Rep. Joe Barton (R-Texas), perhaps best known for apologizing to BP after the oil spill crisis in the Gulf of Mexico, talked to msnbc's Martin Bashir yesterday, and said something that stood out for me.

The two were discussing Republican efforts to avoid cuts to the Pentagon budget, and the host suggested slight taxes increases on the wealthy might be preferable to cuts to food stamps for low-income families.

Barton responded, "When you raise taxes, you generate less revenue and less economic growth."

I've heard this before from congressional Republicans, but it always impresses me. The latter half is easy enough to understand: GOP officials believe tax increases necessarily slow the economy. That's not true, and there's ample evidence to the contrary -- Reagan and Clinton both saw economic growth soar after signing tax increases -- but I can at least understand the idea behind the error.

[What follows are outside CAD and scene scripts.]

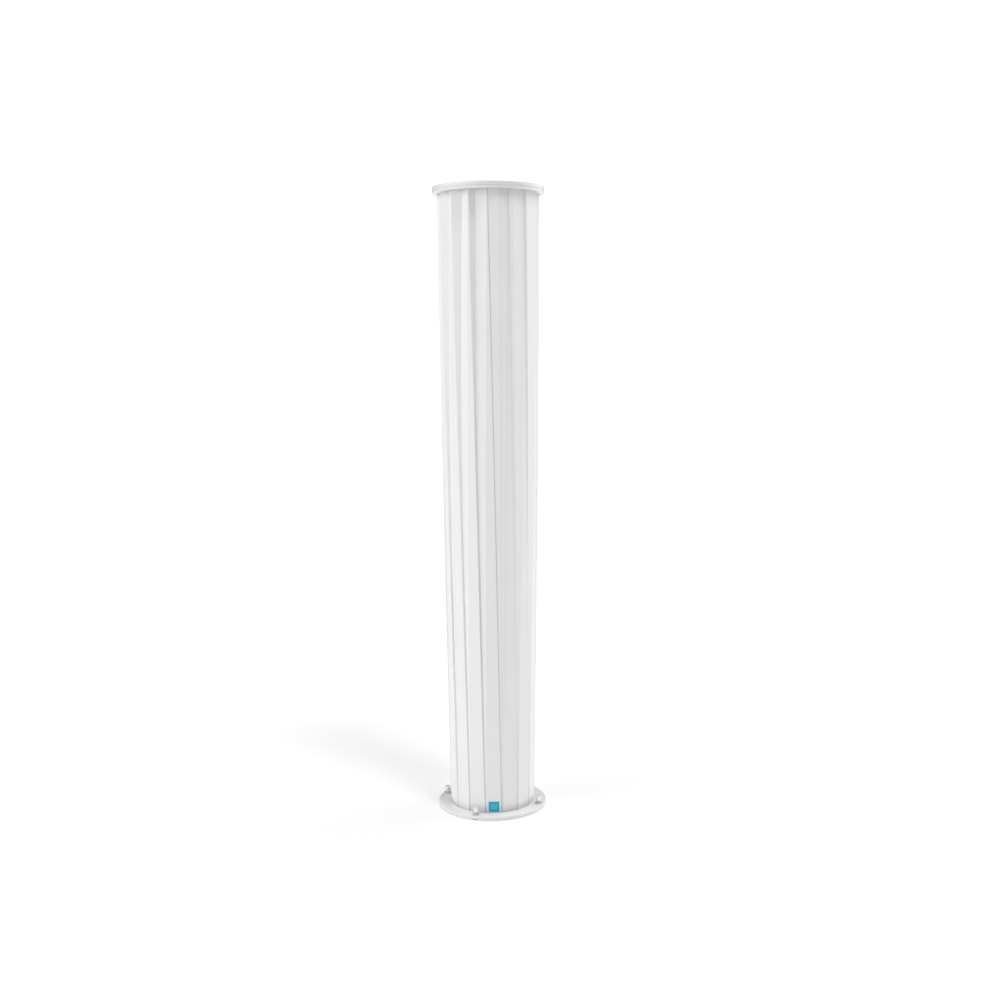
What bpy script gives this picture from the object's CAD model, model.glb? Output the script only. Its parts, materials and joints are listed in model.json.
"""The looks of the tower air purifier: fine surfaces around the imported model, materials, light and camera.

Metres, +Z up, front towards -Y. A bearing is an angle about Z from the front, positive towards +X.
"""

import json
import math

import bmesh
import bpy
from mathutils import Matrix, Vector


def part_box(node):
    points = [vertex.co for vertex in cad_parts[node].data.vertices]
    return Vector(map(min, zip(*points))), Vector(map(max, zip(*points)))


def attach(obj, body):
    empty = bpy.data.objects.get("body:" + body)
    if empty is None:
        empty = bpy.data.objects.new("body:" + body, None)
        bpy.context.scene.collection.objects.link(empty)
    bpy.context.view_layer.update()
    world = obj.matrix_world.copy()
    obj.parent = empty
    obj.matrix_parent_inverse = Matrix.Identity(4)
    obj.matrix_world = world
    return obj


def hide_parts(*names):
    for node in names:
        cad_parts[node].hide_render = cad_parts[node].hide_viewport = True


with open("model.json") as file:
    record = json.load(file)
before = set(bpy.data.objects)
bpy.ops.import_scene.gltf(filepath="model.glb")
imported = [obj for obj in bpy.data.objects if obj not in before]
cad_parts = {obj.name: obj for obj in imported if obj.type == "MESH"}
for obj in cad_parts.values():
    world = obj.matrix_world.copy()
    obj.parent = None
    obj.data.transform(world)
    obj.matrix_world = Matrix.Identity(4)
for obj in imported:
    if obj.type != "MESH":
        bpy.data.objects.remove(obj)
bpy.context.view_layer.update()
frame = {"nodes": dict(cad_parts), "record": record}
NODES = frame["nodes"]

# ---------------------------------------------------------------- sizes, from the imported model

BASE_LOW, BASE_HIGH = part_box("base_plate")
TOP_LOW, TOP_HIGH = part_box("top_plate")
RING_LOW, RING_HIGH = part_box("top_ring")
SLEEVE_LOW, SLEEVE_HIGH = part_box("pleated_sleeve")
PLATE_R = BASE_HIGH[0]
HEIGHT = TOP_HIGH[2]
GAP = 0.0003
EDGE_ROUND = 0.0009

FOOT_BEARINGS = [math.radians(-21.5 + 90 * n) for n in range(4)]
ROD_BEARINGS = [math.radians(45 + 90 * n) for n in range(4)]

# The sleeve's folds
PANELS = 16
PANEL_STEP = math.radians(360 / PANELS)
SLEEVE_FOOT_R = 0.1180
SLEEVE_HEAD_R = SLEEVE_HIGH[0]
SLEEVE_FLARE = 1.3
SHEET_THICK = 0.0009
SLIT_HALF = 0.00210 / SLEEVE_FOOT_R
POINT_HALF = math.radians(0.25)
SLEEVE_TWIST = math.radians(-1.45)
FOLD_DEPTH_FOOT = 0.036
FOLD_DEPTH_HEAD = 0.098
# Right of the front the pleats lie over at the top: (sideways in degrees, how far in as a part of the radius)
POINTS_AT_TOP = {0: (-1.35, 0.015), 1: (1.15, 0.052), 2: (-0.95, 0.036)}
CREASES_AT_TOP = {0: (1.3, 0.0), 1: (-7.3, 0.0), 2: (-10.4, 0.0), PANELS - 1: (-5.0, FOLD_DEPTH_HEAD)}
SEAM_PANEL = 0
LEFT_CREASE_BOW = math.radians(-5.0)
LEFT_CREASE_EASE = 0.45
SLEEVE_LEVELS = 72
FOLD_ROUND = 0.0011
# What the sleeve's fold attribute says: a fold is a little greyer, and the seam darker
FOLD_MARK = 1.0
SEAM_MARK = 2.0

# Plates, feet and badge
FOOT_CIRCLE_R = 0.136
ROD_CIRCLE_R = 0.097
RING_HOLE_R = 0.0800
BADGE_SLOPE = 0.0146
MEDIA_BEADS = 5
BEAD_SIDES = 120

# Studio. Soft boxes: bearing, elevation, the cosines where each one starts and is full, and its strength
FLOOR_ALBEDO = 0.78
FLOOR_GLOW = 0.23
SOFT_BOXES = (
    (-72, 15, 0.70, 0.98, 2.00),
    (112, 15, 0.70, 0.98, 2.00),
    (0, 90, 0.55, 0.97, 1.20),
)
SKY_LEVEL = 0.0
BACKDROP_LEVEL = 1.10
KEY_STRENGTH = 0.70
KEY_BEARING = 37
KEY_ELEVATION = 62
KEY_SOFTNESS = 14

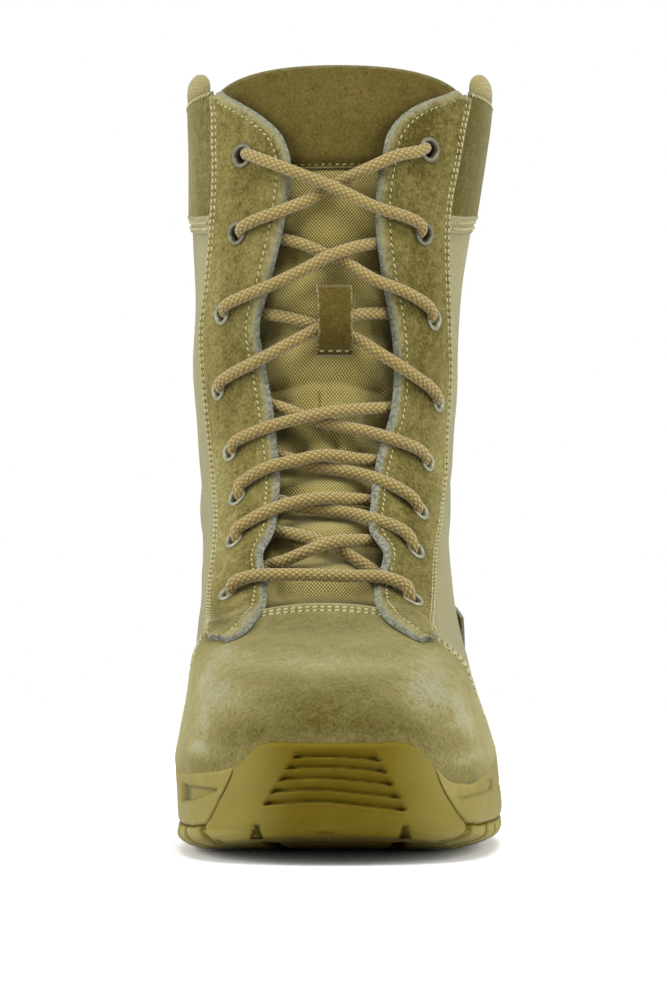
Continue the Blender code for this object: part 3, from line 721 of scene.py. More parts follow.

But I'm struck by the notion that taxes increase "generate less revenue." In other words, in Joe Barton's mind, when the government takes in more money, it takes in less money.

For generations, whenever U.S. policymakers have tackled debt reduction, they've accepted the premise that there would have to be some combination of tax increases and spending reductions, and fought over the ratio of one to the other. But Barton's silly argument helps explain why compromise -- a word Republicans no longer understand -- is literally impossible: we've reached the point at which GOP policymakers chose to believe that tax cuts cost literally nothing and tax increases bring in less revenue.

Budget talks will fail for the indefinite future until Americans elect lawmakers who are better at arithmetic.